Warren Buffett: “Well, it’s the family business.”
Charlie Munger: “Yeah.”
Warren Buffett: “Yeah. But it — I’ve just — I’ve seen too many people as they get older, particularly, being susceptible and just having to listen to the arguments of people coming along.”
Charlie Munger: “Well, if you’re going to protect your heirs from the stupidity of others, you may have some good system.
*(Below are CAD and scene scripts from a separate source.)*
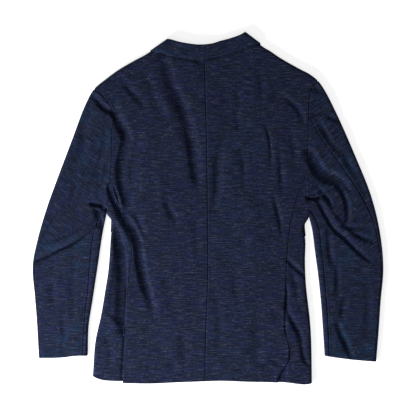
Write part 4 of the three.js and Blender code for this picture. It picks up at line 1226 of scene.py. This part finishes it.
@dataclass
class Buttons:
    """The two front buttons, under the coat."""

    horn: Material
    radius: float = 10.0
    thickness: float = 2.5
    turns: int = 48

    def build(self) -> list[Object]:
        """Turns each button from its profile, with a rim and a sunk middle."""
        r, t, turns = self.radius, self.thickness, self.turns
        rings = [(r - 4.2, 0.7), (r - 3.2, 0.3), (r - 1.8, 0.0), (r - 0.5, 0.25), (r, 1.0),
                 (r - 0.2, t - 0.4), (r - 1.0, t), (r - 2.4, t), (r - 3.2, t - 0.7)]
        angles = [2 * math.pi * k / turns for k in range(turns)]
        top = 1 + (len(rings) - 1) * turns
        pieces = []
        for i, y in enumerate(BUTTONS_AT):
            around = [(wide * math.cos(a), y + wide * math.sin(a), z) for wide, z in rings for a in angles]
            points = [(0.0, y, rings[0][1]), *around, (0.0, y, rings[-1][1])]
            faces = []
            for k in range(turns):
                n = (k + 1) % turns
                faces.append((0, 1 + n, 1 + k))
                faces += [(a + k, a + n, a + turns + n, a + turns + k) for a in range(1, top, turns)]
                faces.append((top + k, top + n, len(points) - 1))
            piece = new_object(f"horn_button_{i + 1}", points, faces, self.horn)
            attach(piece, "root")
            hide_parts(f"front_button_{i + 1}")
            pieces.append(piece)
        return pieces


@dataclass
class Studio:
    """The pale floor, the soft light and the camera straight above."""

    view_width: float = 0.936  # what the picture takes in, 416 pixels at 2.25 mm
    camera_height: float = 4.2
    key_place: Triple = (-1.4, -1.45, 0.9)
    key_size: float = 0.9
    key_energy: float = 80.0
    top_place: Triple = (-0.4, -0.5, 2.6)
    top_size: float = 2.0
    top_energy: float = 6.5
    sky: float = 0.16
    floor_glow: float = 0.72
    floor_size: float = 6000.0
    floor_drop: float = 0.2  # how far the floor lies under the coat, in mm

    def floor(self) -> None:
        """Lays the floor just under the coat."""
        size, z = self.floor_size, -self.floor_drop
        material = new_material("paper", {
            "Base Color": (0.93, 0.93, 0.93, 1), "Emission Color": (1, 1, 1, 1),
            "Emission Strength": self.floor_glow, "Roughness": 0.9, "Specular IOR Level": 0.1,
        })
        corners = [(-size, -size, z), (size, -size, z), (size, size, z), (-size, size, z)]
        new_object("ground", corners, [(0, 1, 2, 3)], material)

    def lamp(self, name: str, place: Triple, size: float, energy: float) -> None:
        """Hangs a square soft light that looks at the coat's middle."""
        data = bpy.data.lights.new(name, "AREA")
        data.size = size
        data.energy = energy
        lamp = bpy.data.objects.new(name, data)
        lamp.location = place
        lamp.rotation_euler = (-Vector(place)).to_track_quat("-Z", "Y").to_euler()
        bpy.context.scene.collection.objects.link(lamp)

    def camera(self) -> None:
        """Sets the camera straight above the coat, with a long lens."""
        data = bpy.data.cameras.new("camera")
        data.sensor_width = 36.0
        data.lens = 36.0 * self.camera_height / self.view_width
        data.clip_end = 50.0
        camera = bpy.data.objects.new("camera", data)
        camera.location = (0.0, 0.0, self.camera_height)
        bpy.context.scene.collection.objects.link(camera)
        bpy.context.scene.camera = camera

    def build(self) -> None:
        """Sets up the floor, lights, world and camera."""
        self.floor()
        self.lamp("key", self.key_place, self.key_size, self.key_energy)
        self.lamp("top", self.top_place, self.top_size, self.top_energy)
        world = bpy.data.worlds.new("room")
        world.use_nodes = True
        background = world.node_tree.nodes["Background"]
        background.inputs["Color"].default_value = (1, 1, 1, 1)
        background.inputs["Strength"].default_value = self.sky
        bpy.context.scene.world = world
        bpy.context.scene.view_settings.view_transform = "Standard"
        self.camera()


def main() -> None:
    """Builds the coat piece by piece and logs the faces of each piece."""
    logging.basicConfig(level=logging.INFO, format="%(name)s: %(message)s")
    weave = slub_weave()
    body_cloth = SlubCloth("slub_body").material(weave)
    sleeve_cloth = SlubCloth("slub_sleeve", slubs=0.8, depth=0.85, teals=0.75).material(weave)
    # The collar's cloth has fewer dark yarns than the body's, so it is lighter: partly the collar's own tint,
    # partly painted light for the light on the raised collar
    collar_cloth_tint_and_painted_light = SlubCloth("slub_collar_tint_and_painted_light", slubs=0.85, depth=0.75, teals=0.7).material(weave)
    relief = Relief(BACK_FOLDS + SLEEVE_FOLDS + GROOVES)
    assemblies = (
        Body(relief, body_cloth),
        Sleeves(relief, sleeve_cloth),
        Collar(collar_cloth_tint_and_painted_light),
        Buttons(Horn().material()),
    )
    for assembly in assemblies:
        for piece in assembly.build():
            log.info("%s: %d faces", piece.name, len(piece.data.polygons))
    Studio().build()


if __name__ == "__main__":
    main()
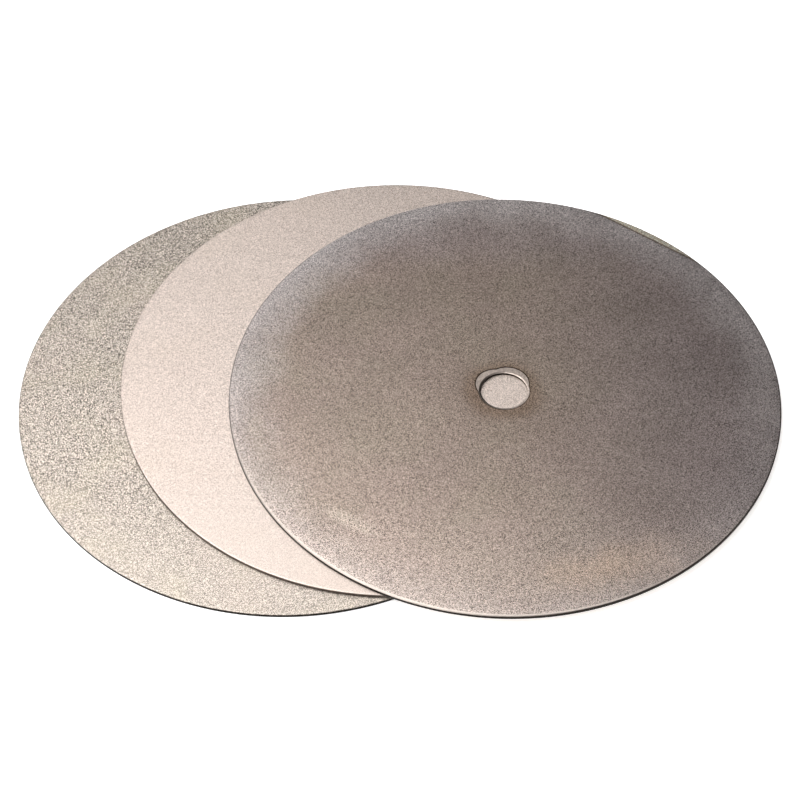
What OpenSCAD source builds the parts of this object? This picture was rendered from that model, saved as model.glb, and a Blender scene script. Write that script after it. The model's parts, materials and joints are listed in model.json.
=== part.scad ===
// Three electroplated diamond lap discs, fanned out in a low stack.
//
// Each disc is a punched steel plate with an arbor bore. Its working face carries a coat of
// nickel with diamond grit held in it, and its back carries a thin nickel plating. The coarse
// disc lies lowest and the fine disc lies on it, both with the grit up. The medium disc lies on
// top, turned over, so its plain back shows. Its plating has a window round the bore, where the
// plating plug sat off centre.
//
// The origin is the centre of the coarse disc's bore, on the underside.

/* [Discs] */
// Outer diameter of every disc
disc_d = 150; // [100:1:200]
// Diameter of the arbor bore in every disc
bore_d = 12.7; // [8:0.1:25.4]
// Thickness of the steel plate
plate_t = 0.75; // [0.5:0.05:2]
// Roll-over radius that the punch leaves at the rim of the back
rim_round = 0.3; // [0.15:0.05:0.45]
// Width of the eased ring round the bore on the back
bore_ease_w = 0.6; // [0.2:0.05:1]
// Depth of the eased ring in the steel
bore_ease_d = 0.2; // [0.05:0.05:0.4]
// Bare steel left between the rim and the coats on the working face
face_margin = 0.1; // [0.05:0.05:1]

/* [Coats] */
// Thickness of the nickel plating on the back
plating_t = 0.1; // [0.05:0.01:0.2]
// Thickness of the nickel that holds the grit
bond_t = 0.07; // [0.03:0.01:0.2]
// Height of the coarse grains above their nickel
coarse_grit_t = 0.12; // [0.03:0.01:0.3]
// Height of the medium grains above their nickel
medium_grit_t = 0.07; // [0.03:0.01:0.3]
// Height of the fine grains above their nickel
fine_grit_t = 0.04; // [0.02:0.01:0.3]

/* [Window in the medium disc's plating] */
// Radius of the lobe on the left
left_lobe_r = 5.3; // [4:0.1:6]
// Place of the left lobe's centre, from the bore's centre
left_lobe_at = [-2.35, 2.3];
// Radius of the lobe on the right
right_lobe_r = 5.9; // [4:0.1:6.2]
// Place of the right lobe's centre, from the bore's centre
right_lobe_at = [0.95, 2.4];

/* [Fan] */
// Place of the fine disc's centre, from the coarse disc's
fine_at = [27.5, 4.9];
// Place of the medium disc's centre, from the coarse disc's
medium_at = [57.5, -2.8];

/* [Hidden] */
$fn = 160;
disc_r = disc_d / 2;
bore_r = bore_d / 2;
// The plating stops at the eased ring, where its own edge is rounded
plating_edge_r = bore_r + bore_ease_w;
plating_edge_round = plating_t / 2;
// The plate and the plating together, under the working face's coats
base_t = plating_t + plate_t;
coarse_t = base_t + bond_t + coarse_grit_t;
medium_t = base_t + bond_t + medium_grit_t;
fine_t = base_t + bond_t + fine_grit_t;
// How far a cutting shape runs past what it cuts
spare = 1;

// What a rounding takes off a square corner at the origin, which opens towards +X and +Y
module corner_waste(round_r) {
    difference() {
        square(round_r);
        translate([round_r, round_r]) circle(round_r);
    }
}

// What the eased ring takes off the bore's square edge on the back
module bore_waste() {
    polygon([
        [bore_r, 0], [plating_edge_r, 0], [plating_edge_r, plating_t], [bore_r, plating_t + bore_ease_d]
    ]);
    translate([plating_edge_r, 0]) corner_waste(plating_edge_round);
}

// Half section of the plate and its plating, with the back on the X axis
module base_profile() {
    difference() {
        translate([bore_r, 0]) square([disc_r - bore_r, base_t]);
        bore_waste();
        translate([disc_r, 0]) mirror([1, 0]) corner_waste(rim_round);
    }
}

// The part of the plate and its plating between two heights above the back
module base_layer(from_z, to_z) {
    intersection() {
        rotate_extrude() base_profile();
        translate([0, 0, from_z]) cylinder(h = to_z - from_z, r = disc_r + spare);
    }
}

module plate() {
    base_layer(plating_t, base_t);
}

module back_plating() {
    base_layer(0, plating_t);
}

// A coat on the working face, from the bore out to the bare margin
module face_coat(from_z, thickness) {
    translate([0, 0, from_z]) difference() {
        cylinder(h = thickness, r = disc_r - face_margin);
        translate([0, 0, -spare]) cylinder(h = thickness + 2 * spare, r = bore_r);
    }
}

module nickel_bond() {
    face_coat(base_t, bond_t);
}

module grit(grain_t) {
    face_coat(base_t + bond_t, grain_t);
}

// The off-centre window that the plating plug left bare
module plating_window() {
    translate([0, 0, -spare]) {
        translate(left_lobe_at) cylinder(h = plating_t + 2 * spare, r = left_lobe_r);
        translate(right_lobe_at) cylinder(h = plating_t + 2 * spare, r = right_lobe_r);
    }
}

// The three places in the stack
module lay_fine() {
    translate([fine_at[0], fine_at[1], coarse_t]) children();
}

module lay_medium() {
    // mirrored and not rotated, so the window keeps the places given above
    translate([medium_at[0], medium_at[1], coarse_t + fine_t + medium_t]) mirror([0, 0, 1]) children();
}

module coarse_plate() {
    color("slategray") plate();
}

module coarse_back_plating() {
    color("darkgray") back_plating();
}

module coarse_nickel_bond() {
    color("silver") nickel_bond();
}

module coarse_grit() {
    color("antiquewhite") grit(coarse_grit_t);
}

module fine_plate() {
    color("slategray") lay_fine() plate();
}

module fine_back_plating() {
    color("darkgray") lay_fine() back_plating();
}

module fine_nickel_bond() {
    color("silver") lay_fine() nickel_bond();
}

module fine_grit() {
    color("linen") lay_fine() grit(fine_grit_t);
}

module medium_plate() {
    color("slategray") lay_medium() plate();
}

module medium_back_plating() {
    color("rosybrown") lay_medium() difference() {
        back_plating();
        plating_window();
    }
}

module medium_nickel_bond() {
    color("silver") lay_medium() nickel_bond();
}

module medium_grit() {
    color("antiquewhite") lay_medium() grit(medium_grit_t);
}

coarse_plate();
coarse_back_plating();
coarse_nickel_bond();
coarse_grit();
fine_plate();
fine_back_plating();
fine_nickel_bond();
fine_grit();
medium_plate();
medium_back_plating();
medium_nickel_bond();
medium_grit();
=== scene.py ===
"""Three diamond lap discs, fanned out in a low stack: the looks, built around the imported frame."""

import json
import math

import bpy
import numpy as np
from mathutils import Matrix, Vector


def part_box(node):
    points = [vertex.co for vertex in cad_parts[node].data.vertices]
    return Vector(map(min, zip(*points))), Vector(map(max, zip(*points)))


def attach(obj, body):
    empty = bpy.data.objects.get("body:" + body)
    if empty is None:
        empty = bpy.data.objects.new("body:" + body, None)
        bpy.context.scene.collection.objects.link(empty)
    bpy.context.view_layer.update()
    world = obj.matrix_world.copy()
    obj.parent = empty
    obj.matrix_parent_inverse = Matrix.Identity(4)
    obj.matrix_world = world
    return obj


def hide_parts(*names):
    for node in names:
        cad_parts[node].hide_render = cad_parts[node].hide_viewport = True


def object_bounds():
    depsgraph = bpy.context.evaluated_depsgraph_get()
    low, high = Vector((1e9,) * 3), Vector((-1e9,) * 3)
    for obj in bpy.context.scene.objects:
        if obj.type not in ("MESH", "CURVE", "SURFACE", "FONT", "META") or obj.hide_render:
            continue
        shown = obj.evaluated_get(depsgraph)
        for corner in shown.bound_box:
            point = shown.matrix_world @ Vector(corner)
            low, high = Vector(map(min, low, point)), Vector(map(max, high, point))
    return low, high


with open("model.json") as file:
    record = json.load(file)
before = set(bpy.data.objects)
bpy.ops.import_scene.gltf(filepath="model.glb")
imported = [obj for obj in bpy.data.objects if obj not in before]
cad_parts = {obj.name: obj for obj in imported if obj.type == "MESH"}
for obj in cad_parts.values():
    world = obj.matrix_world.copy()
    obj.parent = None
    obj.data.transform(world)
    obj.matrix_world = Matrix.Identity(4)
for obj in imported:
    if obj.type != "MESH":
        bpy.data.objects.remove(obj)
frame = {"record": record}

MM = 0.001
CAD_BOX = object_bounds()
MOUNTS = {mount["name"]: mount for mount in frame["record"]["mounts"]}

# Shapes that the frame doesn't name, as in the part's own design
RIM_ROUND = 0.3 * MM
BORE_EASE_WIDE = 0.6 * MM
BORE_EASE_DEEP = 0.2 * MM
FACE_MARGIN = 0.1 * MM
# The window in the medium disc's plating: each lobe's centre, from the bore's centre, and radius
WINDOW_LOBES = ((-2.35 * MM, 2.3 * MM, 5.3 * MM), (0.95 * MM, 2.4 * MM, 5.9 * MM))

# How far the dirt and painted shade along the plating's inner edge reach
GRIME_AND_SHADE_WIDE = 0.45 * MM

# Sides of a disc, in degrees round it: where the back's rim is worn bare, where the eased ring
# round the bore is darkest, from oil and painted shade, and where the rim's painted highlight lies
WORN_AT = 53
RING_SHADE_AT = 170
RIM_HIGHLIGHT_AT = 255
# How far out the worn piece of the rim starts, in mm
WORN_FROM = 73.0

# How finely the meshes are cut
SEGMENTS = 900
RIM_STEPS = 7
WALL_STEPS = 5
EASE_STEPS = 9
# Slack for telling which side of a limit a radius or a height is on
SLACK = 1e-9
# How far a grain may stray from its place in the rings, in grain spacings, with no face turned over
GRAIN_JITTER = 0.28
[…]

But I’m not much interested in that subject.”
Warren Buffett: “OK.” (Laughter)
- Planning for your legacy: Buffett clearly states his intention to divert his entire ownership of Berkshire Hathaway towards philanthropic endeavors.
- Financial peace of mind: The importance of formulating a robust financial plan that secures ample wealth to cover future needs, thereby reducing money-related anxieties, is emphasized.
- Simplified investing approach: Buffett advocates investing in a broad, diversified portfolio such as the S&P 500 for consistent returns, particularly for those who aren’t professional investors.
- Guarding your wealth: Both investment experts underline the necessity to shield one’s assets from potentially poor advice or self-serving recommendations from others.
- Preference for familiarity: Despite recognizing the advantages of a diversified portfolio, Munger is inclined to hold Berkshire Hathaway stock due to his comfort and familiarity with the company.
Investment maestros Warren Buffett and Charlie Munger impart wisdom about wealth preservation, succession planning, and investment methodologies. The crux of Buffett’s advice points towards an investment strategy designed for peace of mind, which involves utilizing a specific, diversified investment vehicle that lessens financial concerns. On the other hand, Munger highlights the importance of sticking to what one knows best, despite acknowledging the logic behind Buffett’s suggestion. Their dialogue underscores the importance of tailoring financial strategies that protect one’s wealth, ensure a surplus to cater to their needs, and defend against potentially lousy advice. Pursuing financial tranquility rather than aggressive growth may result in a more comfortable and worry-free life.